Est-il possible de créer un salaire minimum européen ? L'UMP est opposée à cette idée, considérant que " l'Europe sociale n'a pas vocation à gérer nos prestations ". Le salaire minimum légal étant très variable d'un pays à l'autre. Le PS est favorable au nom du progrès social et d'une Europe politique et plus proche des préoccupations des citoyens.

Florence Chaltiel : En Europe, presque tout est possible à condition de volonté politique. Je veux dire par là que les traités ont été pensés de manière suffisamment intelligente pour qu'ils soient un instrument au service du bien commun européen et non une entrave si les Etats s'accordent pour aller plus loin dans leur travail en commun. Aussi rien n'interdit un salaire minimum. Mais celui-ci devrait alors être pensé selon une pondération prenant en compte plusieurs paramètres tel le prix moyen d'un panier par exemple. J'ajoute que la question des salaires ne fait pas partie des secteurs exclus de l'harmonisation selon l'article 137. D'ailleurs le traité pose bien, et ce, depuis l'origine, le principe d'égalité de salaires entre les hommes et les femmes (article 141).

Est-ce que la directive Bolkestein est morte et enterrée ? Ou a-t-elle été saucissonnée et adoptée en partie au Conseil du 12 décembre 2006 relative aux services dans le marché intérieur ? Rappelons que le Parlement européen a réécrit le projet de directive et le "principe du pays d'origine" a été abandonné.

Florence Chaltiel : La directive Bolkestein dans sa dimension "principe du pays d'origine" si décriée, a été entièrement abandonnée. Il reste nécessaire de parvenir à une vraie libre prestation des services au bénéfice du citoyen européen. Or la directive de 2006, si elle réitère la nécessité d'assurer la libre prestation de services et vise à supprimer les obstacles juridiques restant dans les Etats, elle pose aussi une grande liste de services exclus de son champ, par exemple, les services audiovisuels, les services financiers ou encore les services de santé. Les Etats sont réticents à donner un vrai contenu à la libre prestation de service.

En même temps, celle-ci doit être accompagnée de toutes les garanties nécessaires pour la protection des citoyens. Il ne faut jamais oublier de faire la différence, en Europe, entre les objectifs intermédiaires et les objectifs définitifs. Le citoyen est au centre de la notion d'Europe sociale et la libre prestation de service n'est pas un objectif en soi et pour soi. Elle vise à donner un plus grand choix au citoyen et à donner une plus grande transparence quant aux services et quant aux prix.

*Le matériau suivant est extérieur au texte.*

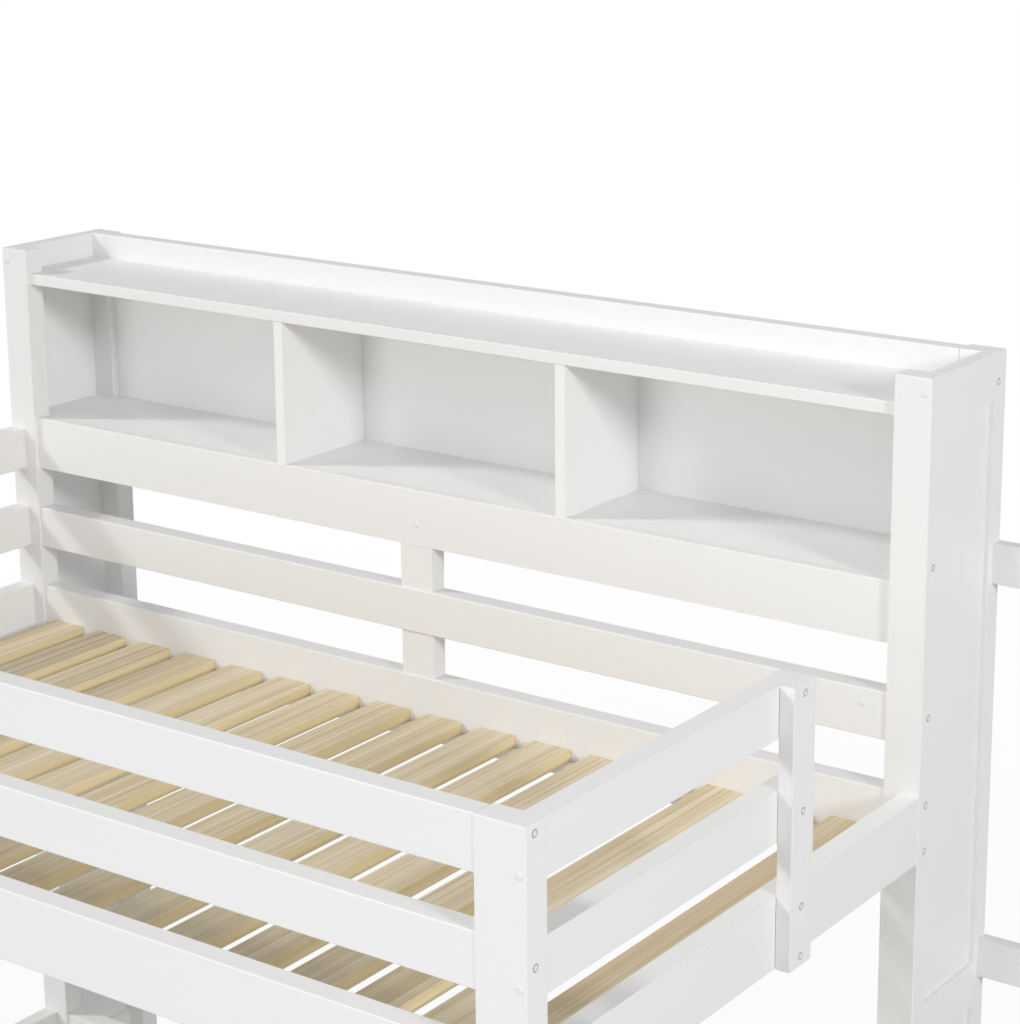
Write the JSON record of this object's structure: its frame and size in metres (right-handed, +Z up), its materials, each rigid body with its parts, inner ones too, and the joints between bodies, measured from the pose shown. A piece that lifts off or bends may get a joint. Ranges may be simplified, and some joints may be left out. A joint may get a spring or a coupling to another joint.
{
  "type": "loft bed",
  "caption": "Raised bed with guard rails, a deck of bare pine slats, an access opening at an end and a shallow bookcase along its back side.",
  "frame": {"origin": "on the floor, in the middle of the whole footprint", "axes": "+X along the bed towards the access end, +Y towards the bookcase, +Z up"},
  "size_m": [2.1502, 1.3004, 1.83],
  "materials": {
    "white_paint": "satin white paint",
    "white_board": "satin white board",
    "pine": "bare planed pine"
  },
  "bodies": {
    "root": {"apron": "white_paint", "back_guard_rail": "white_paint", "back_guard_stile": "white_paint", "back_ledger": "white_paint", "back_panel": "white_board", "back_side_rail": "white_paint", "back_stretcher": "white_paint", "bookcase_left_back_post": "white_paint", "bookcase_left_bottom_rail": "white_paint", "bookcase_left_front_post": "white_paint", "bookcase_left_lower_panel": "white_paint", "bookcase_left_middle_rail": "white_paint", "bookcase_left_top_rail": "white_paint", "bookcase_left_upper_panel": "white_paint", "bookcase_right_back_post": "white_paint", "bookcase_right_bottom_rail": "white_paint", "bookcase_right_front_post": "white_paint", "bookcase_right_lower_panel": "white_paint", "bookcase_right_middle_rail": "white_paint", "bookcase_right_top_rail": "white_paint", "bookcase_right_upper_panel": "white_paint", "bottom_shelf": "white_paint", "connector_lower": "white_paint", "connector_upper": "white_paint", "corner_post_left": "white_paint", "corner_post_right": "white_paint", "divider_left": "white_paint", "divider_right": "white_paint", "front_guard_middle_rail": "white_paint", "front_guard_top_rail": "white_paint", "front_ledger": "white_paint", "front_side_rail": "white_paint", "left_guard_middle_rail": "white_paint", "left_guard_top_rail": "white_paint", "left_side_rail": "white_paint", "left_stretcher": "white_paint", "right_guard_middle_rail": "white_paint", "right_guard_stile": "white_paint", "right_guard_top_rail": "white_paint", "right_side_rail": "white_paint", "right_stretcher": "white_paint", "slat_01": "pine", "slat_02": "pine", "slat_03": "pine", "slat_04": "pine", "slat_05": "pine", "slat_06": "pine", "slat_07": "pine", "slat_08": "pine", "slat_09": "pine", "slat_10": "pine", "slat_11": "pine", "slat_12": "pine", "slat_13": "pine", "slat_14": "pine", "slat_15": "pine", "slat_16": "pine", "top_shelf": "white_paint", "tray_rail": "white_paint"}
  },
  "joints": []
}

Les souverainistes parlent d'une "Europe de juste échange". Les socialistes s'intéressent à cette question et l'UMP tend l'oreille. Mais de quoi s'agit-il au juste et comment expliquer ce qui ressemble aux contours d'un consensus. Enfin est-ce que cette idée est compatible avec les règles de l'OMC ?

Florence Chaltiel : La notion d'Europe forteresse a été beaucoup développée aux débuts du traité de Rome. Nos partenaires craignaient une Europe de la libre-circulation pour elle et refermée sur elle-même pour les autres. Cette crainte s'est avérée infondée, si bien que l'on cherche désormais davantage à protéger les Européens. L'OMC a en effet été un instrument fort de libéralisation du commerce international. Les droits de douanes fixés par l'Union sont donc faibles. Aux termes des accords de l'OMC, les pays ne peuvent pas, en principe, établir de discrimination entre leurs partenaires commerciaux. Cependant, des clauses dérogatoires existent et il est possible, par négociation, de déterminer des règles plus protectrices sur certains produits. Cela suppose une Europe réellement unie, solide sur la scène internationale, de sorte de pouvoir réellement peser dans une négociation avec ses partenaires.